We’ve had a Presidential election and two more breastless Superbowls. We’ve watched nearly 2000 more of our soldiers die. Michael Powell is no longer the chairman of the FCC, and his dad is also out of a job. But it still feels fresh, and the mammary lingers.

I remember how I felt in those first days after It happened. First I was dismissive:

“While the nation recovers from Super Bowl Sunday and discusses the crucial issues of which commercial was best and whether our children will ever recover from being exposed to 1.5 seconds of Janet Jackson’s breast amid three hours of ritualized violence, there is a lot of actual news taking place.”

I was in denial, I admit it. Worse, I compounded the problem by then implying that perhaps the FCC and Michael Powell ought to focus less on accidental indecency and more on his own march towards deregulation, giant media consolidation, and the giving away of bandwidth.

jackson redux
[Powell and CBS President Les Mooves share an
intimate moment (FA file photo)

In time, though, I came to see how deeply traumatized I’d beem. Two years of therapy helped me recover the memory of that Superbowl halftime show, and I’m well on my way to dealing with my feelings of shame and powerlessness. I only fear for our children now, the thousands who are pretty sure they saw something on Ms. Jackson’s chest and stiill don’t - could never possibly, really - understand. The best we can do for them is pray, I suppose.

So what have we learned, after all of this? A couple of things:

- The nearly half-million dollar fines will help a little bit.

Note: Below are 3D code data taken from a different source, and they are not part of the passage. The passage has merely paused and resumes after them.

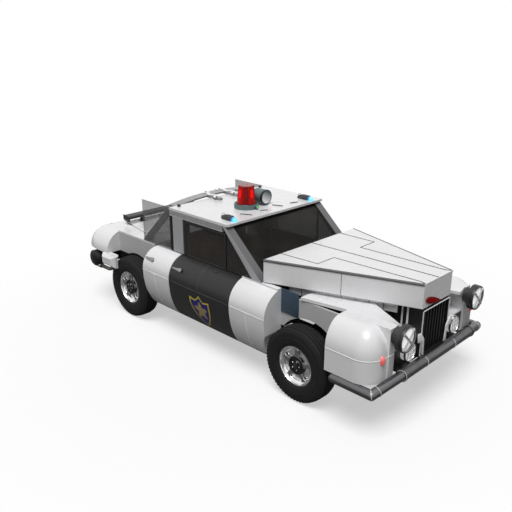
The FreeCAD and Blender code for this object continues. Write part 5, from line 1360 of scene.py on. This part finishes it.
fit("exhaust_tip", lathe([(-0.004, 0.03), (-0.004, 0.034), (0.07, 0.033), (0.07, 0.026), (0.004, 0.026)], "x",
                         (exhaust_low.x, exhaust_low.y + 0.024, 0.44), 40), chrome)
lid_low, lid_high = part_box("trunk_lid")
fit("trunk_lid_trim", [
    bar([(lid_low.x + 0.012, lid_high.y * share, lid_high.z) for share in (-0.8, 0, 0.8)], 0.004),
    lathe([(0, 0), (0.006, 0.013), (-0.004, 0.016), (-0.01, 0)], "z",
          (lid_low.x + 0.05, 0, lid_high.z - 0.001), 24),
], seam_grey, "trunk_lid")
fit("fuel_cap", lathe([
    (0, 0), (0.004, 0.028), (0.008, 0.04), (0.002, 0.046), (-0.01, 0.046), (-0.01, 0),
], "y", (-2.02, SIDE - 0.016, WAIST + 0.085), 32), seam_grey)

# ---- underbody: prop shaft, bell housing, tank, dampers
fit("prop_shaft", [
    bar([(0.84, 0, 0.262), (-0.2, 0, 0.26), (-1.16, 0, 0.3)], 0.026),
    bar([(0.96, 0, 0.45), (0.9, 0, 0.35), (0.85, 0, 0.27)], 0.03, smooth=True),
    lathe([(0.93, 0), (0.93, 0.06), (0.99, 0.095), (1.058, 0.15), (1.064, 0.15), (1.064, 0)], "x",
          (0, 0, 0.56), 36),
    *[ball((x, 0, z), (0.04, 0.04, 0.04), 20) for x, z in ((0.845, 0.264), (-1.16, 0.3), (-0.2, 0.26))],
], iron)
fit("fuel_tank", [block((-1.9, -0.315, 0.405), (-1.56, 0.315, 0.535), 0.03, 3)] + [
    block((-1.905, y - 0.016, 0.401), (-1.555, y + 0.016, 0.54), 0.006) for y in (-0.18, 0.18)
], chassis_paint)
pair("rear_damper_%s", [
    bar([(REAR_X + 0.075, 0.47, 0.395), (REAR_X + 0.085, 0.466, 0.45), (REAR_X + 0.095, 0.462, 0.5)], 0.024),
    bar([(REAR_X + 0.095, 0.462, 0.495), (REAR_X + 0.1, 0.46, 0.53), (REAR_X + 0.104, 0.458, 0.556)], 0.011),
    ball((REAR_X + 0.074, 0.47, 0.388), (0.024, 0.02, 0.024), 16),
], hub_dark)
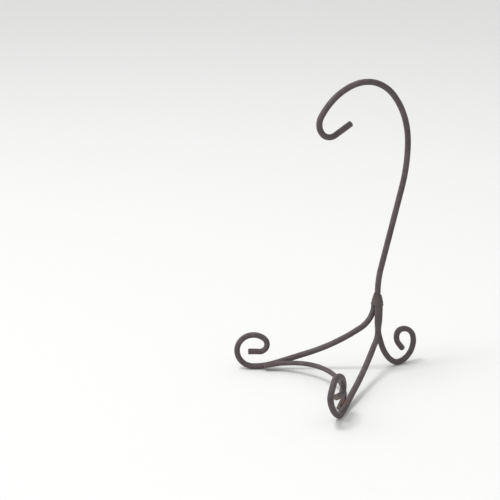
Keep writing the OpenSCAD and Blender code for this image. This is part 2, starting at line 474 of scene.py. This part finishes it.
# weld beads: lumpy runs of filler, sunk a little into both rods
welds = {
    "ripples": 5, "ripple": 0.07, "bluntness": 0.55, "lump": 0.22, "lumpSize": 1.4, "rubbed": 0.2,
    "sides": 20, "rings": 26,
    "left_leg_weld": (4.6, 1.55),     # length and radius in mm
    "right_leg_weld": (8.0, 1.5),
    "left_brace_weld": (8.5, 1.6),
    "right_brace_weld": (8.5, 1.6),
    "braceFall": 16,                  # degrees the beads beside the brace fall outwards
    "ringOut": 0.42, "ringWide": 0.5, "ringLump": 0.08, "ringLumpSize": 1.2,
}


def weldBead(name, node, axis):
    middle = weldSpots[node]
    length, radius = welds[node]
    axis = axis.normalized()
    first = axis.orthogonal().normalized()
    second = axis.cross(first)
    rings, sides = welds["rings"], welds["sides"]
    points = []
    for i in range(rings + 1):
        share = i / rings
        angle = math.pi * share
        swell = max(0.02, math.sin(angle)) ** welds["bluntness"]
        ripple = 1 + welds["ripple"] * math.sin(2 * math.pi * welds["ripples"] * share)
        spine = middle - axis * (length / 2) * math.cos(angle) * mm
        for j in range(sides):
            turn = 2 * math.pi * j / sides
            ray = first * math.cos(turn) + second * math.sin(turn)
            point = spine + ray * radius * mm * swell * ripple
            lump = noise.noise(point / (welds["lumpSize"] * mm)) * welds["lump"] * mm
            points.append(point + ray * lump * swell)
    faces = []
    for i in range(rings):
        for j in range(sides):
            a, b = i * sides + j, i * sides + (j + 1) % sides
            faces.append((a, b, b + sides, a + sides))
    faces.append(tuple(reversed(range(sides))))
    faces.append(tuple(range(rings * sides, (rings + 1) * sides)))
    rubbed = [welds["rubbed"]] * len(points)
    return newPiece(name, points, faces, weldPaint, node, rubbed)


def alongLeg(side):
    azimuth = math.radians(legPlaces[side][2])
    return Vector((math.cos(azimuth), math.sin(azimuth), -math.tan(math.radians(welds["braceFall"]))))


weldBead("leftLegWeldBead", "left_leg_weld", Vector((0, 0, 1)))
weldBead("rightLegWeldBead", "right_leg_weld", Vector((0, 0, 1)))
weldBead("leftBraceWeldBead", "left_brace_weld", alongLeg("left"))
weldBead("rightBraceWeldBead", "right_brace_weld", alongLeg("right"))


def stemRing():
    # the ring of filler round the foot of the stem, inside the collar
    low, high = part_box("stem_weld")
    around, across = 48, 16
    points, faces = [], []
    for i in range(around):
        angle = 2 * math.pi * i / around
        ray = Vector((math.cos(angle), math.sin(angle), 0))
        for j in range(across):
            turn = 2 * math.pi * j / across
            wide = welds["ringWide"] * mm * math.cos(turn) * (1 - 0.35 * math.sin(turn))
            tall = (high.z - low.z) * 0.5 * math.sin(turn)
            level = (low.z + high.z) / 2 + tall
            point = ray * (rodR + welds["ringOut"] * mm + wide) + Vector((0, 0, level))
            lump = noise.noise(point / (welds["ringLumpSize"] * mm)) * welds["ringLump"] * mm
            points.append(point + ray * lump)
            a, b = i * across + j, i * across + (j + 1) % across
            c, d = (i + 1) % around * across + j, (i + 1) % around * across + (j + 1) % across
            faces.append((a, c, d, b))
    rubbed = [welds["rubbed"]] * len(points)
    return newPiece("stemWeldRing", points, faces, weldPaint, "stem_weld", rubbed)


stemRing()
print("welds run")

studio = {
    "floorTone": (0.790, 0.793, 0.785, 1), "floorSize": 20.0,
    "pulpScale": 60.0, "pulpDepth": 0.985, "floorRoughness": 0.9, "floorGloss": 0.1,
    "sky": (1.0, 1.0, 1.0, 1), "skyStrength": 0.76,
    "darkSky": (0.50, 0.50, 0.50, 1),
    "darkFrom": (0.50, 0.75, -0.43),   # the side away from the soft light
    "darkStart": -0.3, "darkFull": 1.0,
    "overheadPower": 39, "overheadSize": 0.9, "overheadPlace": (-0.225, -1.11, 3.0),
    "sidePower": 0.9, "sideSoftness": 80, "sideHeight": 40, "sideAzimuth": 232,
}


def paleFloor():
    half = studio["floorSize"] / 2
    mesh = bpy.data.meshes.new("pale floor")
    corners = [(-half, -half, 0), (half, -half, 0), (half, half, 0), (-half, half, 0)]
    mesh.from_pydata(corners, [], [(0, 1, 2, 3)])
    floor = bpy.data.objects.new("pale floor", mesh)
    bpy.context.collection.objects.link(floor)
    material = bpy.data.materials.new("pale paper")
    material.use_nodes = True
    shader = material.node_tree.nodes["Principled BSDF"]
    start = Wire(material.node_tree)
    place = start.node("ShaderNodeTexCoord", out=3)
    pulp = start.node("ShaderNodeTexNoise", None, {
        "Vector": place, "Scale": studio["pulpScale"], "Detail": 3.0})
    darker = tuple(v * studio["pulpDepth"] for v in studio["floorTone"][:3]) + (1,)
    tone = pulp.mixed(darker, studio["floorTone"])
    material.node_tree.links.new(tone.socket, shader.inputs["Base Color"])
    shader.inputs["Roughness"].default_value = studio["floorRoughness"]
    shader.inputs["Specular IOR Level"].default_value = studio["floorGloss"]
    mesh.materials.append(material)


def hang(light, place, back):
    lamp = bpy.data.objects.new(light.name, light)
    lamp.location = place
    lamp.rotation_euler = back.to_track_quat("Z", "Y").to_euler()
    bpy.context.collection.objects.link(lamp)


def studioLight():
    world = bpy.data.worlds.new("studio")
    bpy.context.scene.world = world
    world.use_nodes = True
    back = world.node_tree.nodes["Background"]
    start = Wire(world.node_tree)
    compass = start.node("ShaderNodeTexCoord", out=0)
    darkSide = start.node("ShaderNodeVectorMath", {"operation": "DOT_PRODUCT"},
                          {0: compass, 1: studio["darkFrom"]}, 1)
    dark = darkSide.between(studio["darkStart"], studio["darkFull"])
    shaded = dark.mixed(studio["sky"], studio["darkSky"])
    world.node_tree.links.new(shaded.socket, back.inputs["Color"])
    back.inputs["Strength"].default_value = studio["skyStrength"]
    overhead = bpy.data.lights.new("overheadLight", "AREA")
    overhead.shape = "DISK"
    overhead.size = studio["overheadSize"]
    overhead.energy = studio["overheadPower"]
    above = Vector(studio["overheadPlace"])
    hang(overhead, above, above)
    side = bpy.data.lights.new("sideLight", "SUN")
    side.energy = studio["sidePower"]
    side.angle = math.radians(studio["sideSoftness"])
    up, around = math.radians(studio["sideHeight"]), math.radians(studio["sideAzimuth"])
    aim = Vector((math.cos(up) * math.cos(around), math.cos(up) * math.sin(around), math.sin(up)))
    hang(side, aim, aim)


camera = {"place": (0.8258, -0.6953, 0.4227), "tilt": 74.17, "turn": 56.22, "lens": 87.2}


def mainCamera():
    data = bpy.data.cameras.new("main camera")
    data.sensor_width = 36
    data.lens = camera["lens"]
    data.clip_end = 50
    eye = bpy.data.objects.new("main camera", data)
    eye.location = camera["place"]
    eye.rotation_euler = (math.radians(camera["tilt"]), 0, math.radians(camera["turn"]))
    bpy.context.collection.objects.link(eye)
    bpy.context.scene.camera = eye


paleFloor()
studioLight()
mainCamera()
bpy.context.scene.view_settings.view_transform = "Standard"
bpy.context.scene.view_settings.look = "None"
print("floor, light and camera set")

Nothing makes for great television like an industry terrified of risking real money for taking chances.

- We can rely on future TV references and visuals involving breasts to be comfortably limited to the crime investigation genre (as they have been for the past couple of years). As in, “Look, this is where he sliced her breast after raping her but before strangling her.”

- We can breathe a sigh of relief that our children won’t be forced to know what a breast looks like or how it functions until they have to use ‘em to feed their own unexpected children.

- Knowing that it took Congress only slightly more than two years to tell a pop singer to keep her brassiere on just instills more confidence than ever that they’ll be able to deal with smaller crises like the war in Iraq, nuclear proliferation, the torture of prisoners, soaring gas prices, and global warming.

- The FCC will stay engaged with crucial issues like this rather than frittering their time away debating who should be allowed to own what and for how much money. Those kinds of things take care of themselves, after all; but experience has taught us that left unattended, there’s almost no limit to the trouble that boobies can get into.

Knowing that the Senate wrote and passed this bill, a form of which the House already passed, and that both houses will now work long and hard towards reconciling the bills so that the President can sign it into law, and knowing that all this work has been done in the complete absence of a similar incident since the beginning of 2004… well, it’s a proud day for all Americans. We have remained vigilant, and our vigilance has now been rewarded. Remember - you never read about the breasts that you’re NOT forced to see. And that’s the point. It’s what security is all about.